Se sabe que los textos dramáticos, desde hace tiempo, han sido removidos del lugar que ocuparon por procesos varios de versiones y adaptaciones escénicas de dramaturgos, directores y empresarios. En los espectáculos resultantes de sus experimentos, lógicamente ha influido su intencionalidad cultural y comercial. En el «Anfitrión» de Rubio, que mantiene la trama de Molière tomada de la más jocosa y resonante comedia latina de Plauto -inspiradora de muchas versiones, por el acertado tono dramático altamente revelador de estilos que van desde la farsa didáctica hasta la comedia vodevilesca- hay un planteamiento «cultural» de juego de magia circense (ay, el carromato de cómicos de la escenografía) al que se le ve el conejo de maña comercial debajo del sombrero. Es un juego de suplantación que en el espectáculo, de aparente modernidad, se nota como se desvirtúa en sus rasgos más característicos los contenidos y formas, bajando la guardia de un teatro de crítica de ciertas realidades sociales en un tema de identidades que plantean los dos textos clásicos.

Tal es así, en cuanto al contenido, que la sátira social del francés se sirvió de la mitología para criticar ingeniosamente a su rey Luis XIV, muy afecto a compartir la cama con las mujeres de los marqueses que formaban parte de su corte. En la versión del andaluz se cuenta el argumento de Plauto de dioses clásicos que enamoran a humanos con lo más trillado: las pasiones y los odios, las infidelidades y los deseos, a través de una pretendida «comedia amable». Todo desde un texto precipitado -de encargo- al que no se le ocurrió una idea con más enjundia y novedosa, como por ejemplo, la de cuestionar al rey motorista y cazador que hemos tenido en España, terror de muchas damas de la aristocracia y artistas conocidas, que es un tema de actualidad.

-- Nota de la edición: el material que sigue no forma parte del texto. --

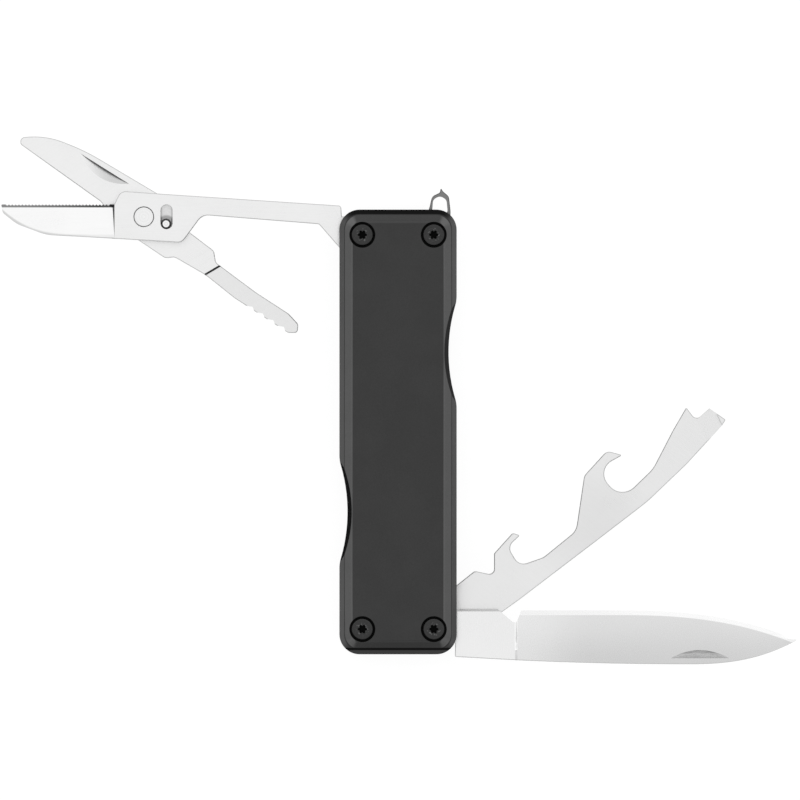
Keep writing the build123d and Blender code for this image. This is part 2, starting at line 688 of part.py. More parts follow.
# ---------------------------------------------------------------- lanyard loop
def loop_plan():
    """Outline of the swinging bail about its post: it leans to the outer side of the handle."""
    outer = rounded(
        [
            (-2.1, 0, 0),
            (-0.6, 4.2, 1.5),
            (-0.25, 5.75, 1.0),
            (0.92, 6.3, 0.4),
            (1.05, 7.05, 0.1),
            (1.35, 6.5, 0.4),
            (2.25, 5.75, 0.9),
            (2.5, 3.6, 3.0),
            (2.45, 0, 0),
        ]
    )
    eye = rounded(
        [
            (-0.25, 3.2, 0.5),
            (-0.1, 5.25, 0.8),
            (0.93, 5.85, 0.9),
            (1.9, 5.25, 0.8),
            (2.1, 3.2, 0.5),
        ]
    )
    return outer + Circle(LOOP_EYE_RADIUS) - eye


def lanyard_loop():
    """Small swinging bail on the upper right post, with a slightly pointed crown."""
    body = plate(loop_plan(), 0, LOOP_THICK)
    body -= disc((0, 0), POST_RADIUS + PIVOT_CLEARANCE, 0, LOOP_THICK)
    rims = body.faces().filter_by(Plane.XY).group_by(Axis.Z)[-1][0]
    rims = [w for w in rims.wires() if w.length > 4 * LOOP_EYE_RADIUS]
    body = chamfer([e for w in rims for e in w.edges()], LOOP_SOFTEN)
    return Pos(*LANYARD_POST, REAR_Z + TOOL_GAP) * body


# ---------------------------------------------------------------- nodes
def main():
    """Builds every node and writes one file for each."""
    front_scale = Pos(0, 0, FRONT_SCALE_Z) * scale()
    rear_scale = Pos(0, 0, SCALE_THICK) * mirror(scale(), about=Plane.XY)
    front_seat = TOP_Z - SCREW_SUNK - SCREW_HEAD_HEIGHT
    rear_seat = SCREW_SUNK + SCREW_HEAD_HEIGHT
    nodes = {
        "front_scale": front_scale,
        "rear_scale": rear_scale,
        "front_liner": Pos(0, 0, FRONT_LINER_Z) * liner(),
        "rear_liner": Pos(0, 0, REAR_LINER_Z) * liner(),
        "front_screws": [Pos(*p, front_seat) * screw() for p in POSTS],
        "rear_screws": [Pos(*p, rear_seat) * Rot(180, 0, 0) * screw() for p in POSTS],
        "knife_pivot_post": post_at(KNIFE_POST),
        "scissor_pivot_post": post_at(SCISSOR_POST),
        "lanyard_post": post_at(LANYARD_POST),
        "spring_post": post_at(SPRING_POST),
        "layer_washers": washers(),
        "front_spring": front_spring(),
        "rear_spring": rear_spring(),
        "scissor_spacer": scissor_spacer(),
        "knife_blade": knife_blade(),
        "combo_opener": combo_opener(),
        "scissor_frame": scissor_frame(),
        "scissor_rivet": scissor_rivet(),
        "scissor_return_spring": scissor_return_spring(),
        "scissor_blade": scissor_blade(),
        "scissor_limit_pin": scissor_limit_pin(),
        "lanyard_loop": lanyard_loop(),
    }
    os.makedirs("parts", exist_ok=True)
    for name, shape in nodes.items():
        solids = shape if isinstance(shape, list) else [shape]
        whole = Compound([s for part in solids for s in part.solids()])
        export_step(whole, f"parts/{name}.step")


main()
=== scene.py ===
import math

import bpy
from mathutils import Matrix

# A pocket multi tool lying on its rear scale, seen from straight above, with its knife, its
# opener and its scissors out. Metres; X across the handle, Y along it, Z out of the front scale.
# Every visible shape is the CAD model's; this script gives it materials, light and a camera.

MM = 0.001
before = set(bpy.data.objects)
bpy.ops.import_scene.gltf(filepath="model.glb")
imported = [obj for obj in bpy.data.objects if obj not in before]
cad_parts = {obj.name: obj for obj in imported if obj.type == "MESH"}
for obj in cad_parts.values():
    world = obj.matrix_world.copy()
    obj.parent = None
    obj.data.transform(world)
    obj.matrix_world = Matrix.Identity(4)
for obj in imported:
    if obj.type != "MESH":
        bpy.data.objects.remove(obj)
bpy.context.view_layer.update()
scene = bpy.context.scene


def mm(*lengths):
    """Millimetres turned into metres."""
    return tuple(length * MM for length in lengths)


# ---------------------------------------------------------------- places on the CAD model
HALF_THICK = 4.65 * MM
POST_X, POST_Y = mm(5.3, 29.25)  # the four posts' axes, either way from the middle
RIVET = mm(-37.75, 31.95)
LIMIT_PIN = mm(-34.45, 30.9)
OPENER_MIDDLE = mm(28.7, -13.8)

ACROSS, ALONG, UP = 0, 1, 2  # axes
NOISE_SPREAD = (0.3, 0.7)  # nearly all of a noise lies between these


# ---------------------------------------------------------------- node helpers
class Graph:
    """A material's or world's node tree, with short calls for the nodes used here."""

    def __init__(self, tree):
        self.nodes = tree.nodes
        self.links = tree.links

    def add(self, kind, inputs=None, **settings):
        """A new node, with its inputs set or linked by name or number."""
        node = self.nodes.new(kind)
        for key, value in settings.items():
            setattr(node, key, value)
        for key, value in (inputs or {}).items():
            self.feed(node.inputs[key], value)
        return node

    def feed(self, socket, value):
        if isinstance(value, bpy.types.NodeSocket):
            self.links.new(value, socket)
        else:
            socket.default_value = value

    def math(self, operation, *values, clamp=False):
        node = self.add("ShaderNodeMath", operation=operation, use_clamp=clamp)
        for socket, value in zip(node.inputs, values):
            self.feed(socket, value)
        return node.outputs[0]

    def times(self, first, *others):
        for other in others:
            first = self.math("MULTIPLY", first, other)
        return first

    def plus(self, first, second):
        return self.math("ADD", first, second)

    def minus(self, first, second):
        return self.math("SUBTRACT", first, second)

    def ramp(self, value, low, high, to_low=0.0, to_high=1.0):
        """value mapped smoothly from low..high to to_low..to_high, and held outside."""
        node = self.add("ShaderNodeMapRange", interpolation_type="SMOOTHSTEP")
        for socket, number in zip(node.inputs, (value, low, high, to_low, to_high)):
            self.feed(socket, number)
        return node.outputs[0]

    def fade(self, value, full, end):
        """1 where value is up to full, falling to 0 at end."""
        return self.ramp(value, full, end, 1.0, 0.0)

    def band(self, value, start, full, fade, end):
        """1 where value lies from full to fade, falling to 0 at start and end."""
        return self.times(self.ramp(value, start, full), self.fade(value, fade, end))

    def blend(self, mask, off, on):
        """The number off where mask is 0, and on where it is 1."""
        return self.ramp(mask, 0.0, 1.0, off, on)

    def vary(self, noise, low, high):
        """A number from low to high that follows a noise."""
        return self.ramp(noise, *NOISE_SPREAD, low, high)

    def mix(self, factor, first, second):
        """A colour between two others."""
        inputs = {0: factor, 6: first, 7: second}
        return self.add("ShaderNodeMix", inputs, data_type="RGBA").outputs[2]

    def split(self, vector):
        """The vector's three parts."""
        return self.add("ShaderNodeSeparateXYZ", {"Vector": vector}).outputs

    def place(self, kind="Object"):
        """Position on the object in metres, or what else the Texture Coordinate node gives."""
        return self.add("ShaderNodeTexCoord").outputs[kind]

    def slope(self, axis):
        """How far the surface faces along that axis, either way, from 0 to 1."""
        return self.math("ABSOLUTE", self.split(self.place("Normal"))[axis])

    def length(self, across, along):
        """Length of the hypotenuse over those two sides."""
        square = self.plus(self.times(across, across), self.times(along, along))
        return self.math("SQRT", square)

    def noise(self, size, detail=3.0, roughness=0.55, turn=0.0, squeeze=1.0):
        """Noise from 0 to 1 with grains of about that size, in metres. Position is first turned
        about Z by some degrees, and then squeezed along X, which draws the grains out there."""
        turned = self.add(
            "ShaderNodeMapping", {"Vector": self.place(), "Rotation": (0, 0, math.radians(turn))}
        )
        drawn = self.add(
            "ShaderNodeMapping", {"Vector": turned.outputs[0], "Scale": (squeeze, 1.0, 1.0)}
        )
        inputs = {
            "Vector": drawn.outputs[0],
            "Scale": 1 / size,
            "Detail": detail,
            "Roughness": roughness,
        }
        return self.add("ShaderNodeTexNoise", inputs).outputs[0]

    def bump(self, height, strength, distance, **settings):
        """A Bump node on that height, with a strength from 0 to 1 and a distance in metres."""
        inputs = {"Height": height, "Strength": strength, "Distance": distance}
        return self.add("ShaderNodeBump", inputs, **settings)

    def darken(self, tone, mask, share):
        """tone with that share taken off it where mask is 1; a share below 0 makes it paler."""
        return self.times(tone, self.minus(1.0, self.times(mask, share)))

    def to_post(self):
        """Distance from the nearest of the four posts' axes, in metres."""
        x, y, _ = self.split(self.place())
        across = self.minus(self.math("ABSOLUTE", x), POST_X)
        along = self.minus(self.math("ABSOLUTE", y), POST_Y)
        return self.length(across, along)

    def from_axis(self, centre):
        """Distance from the upright axis through centre, in metres."""
        x, y, _ = self.split(self.place())
        return self.length(self.minus(x, centre[0]), self.minus(y, centre[1]))

    def turning_marks(self, centre, pitch, depth):
        """Rings round an axis, as a number from 1 down to 1 - depth."""
        rings = self.math("SINE", self.times(self.from_axis(centre), 2 * math.pi / pitch))
        return self.ramp(rings, -1.0, 1.0, 1 - depth, 1.0)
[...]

Y aunque se ve en la obra ligeramente la intención de querer hablarnos de la desigualdad entre mujeres y hombres en el mundo de hoy (un bofetón al dios Júpiter por la humana Alcmena resume esta idea) el tema no está desarrollado debidamente. En el desenlace final persiste la idea de los dos clásicos, que nos hace pen­sar que al poderoso le está todo permitido y lo más aconsejable en semejantes asuntos es hacer la vista gorda. En cuanto a la forma, tanto las variedades de la farsa plautina, como la estructura de la comedia de salón, con los refinados diálogos del autor francés que acomoda al gusto imperante de la Francia de mediados del XVII, han derivado en la versión de Rubio a una vulgar comedia vodevilesca.

El montaje, sigue las pautas de esta compañía vistas en sus anteriores montajes comerciales representados en Mérida («El eunuco» y «La comedia de las mentiras«), desplegando los rutinarios equívocos con más o menos creatividad, a ritmo trepidante -en un incongruente espacio circense con pocos malabarismos, en el que sobresale la atractiva escenografía de un desvencijado carromato de los años 50, que es un pegote en el escenario romano-, donde las actuaciones se complementan con forzadas canciones y números de baile sin ton ni son y todo con el fin de entretener y divertir sin más.

En la interpretación, el elenco –Pepón Nieto (Sosias), Paco Tous (Mercurio), Fele Martínez (Anfitrión), Toni Acosta (Anfitrión), María Ordoñez (Tesala) y Daniel Muriel (Júpiter)- pese a que hay escenas, como el tedioso monólogo de Pepón Nieto al principio del espectáculo, en general cumple bien en sus diálogos y gags de humor frívolo, desdoblándose en los roles propuestos, aunque por momentos se note cierta falta de ensayos y carguen el juego de ese lenguaje grueso y con resabio de frases y gestos que «hacen» gracia (Nieto, en declaraciones, se ha jactado de que han hecho el «milagro» de sacar la obra adelante con dos semanas de ensayo cuando necesitaban tres meses).

En fin, el resultado de este «Anfitrión» de Molière (con algunos toques de «El misántropo«) es el de una versión de comedia vodevilesca ligera, descafeinada, «light» (como me apuntó una espectadora americana sentada a mi lado), característica de una compañía que en el Teatro Romano -y en giras comerciales posteriores- está acostumbrada a montar, con actores colmados no de humor inteligente sino de comicidad celtibérica en bruto, que funciona muy bien en una mayoría de público que asiste y aplaude seducido por el «famoseo» de los artistas televisivos.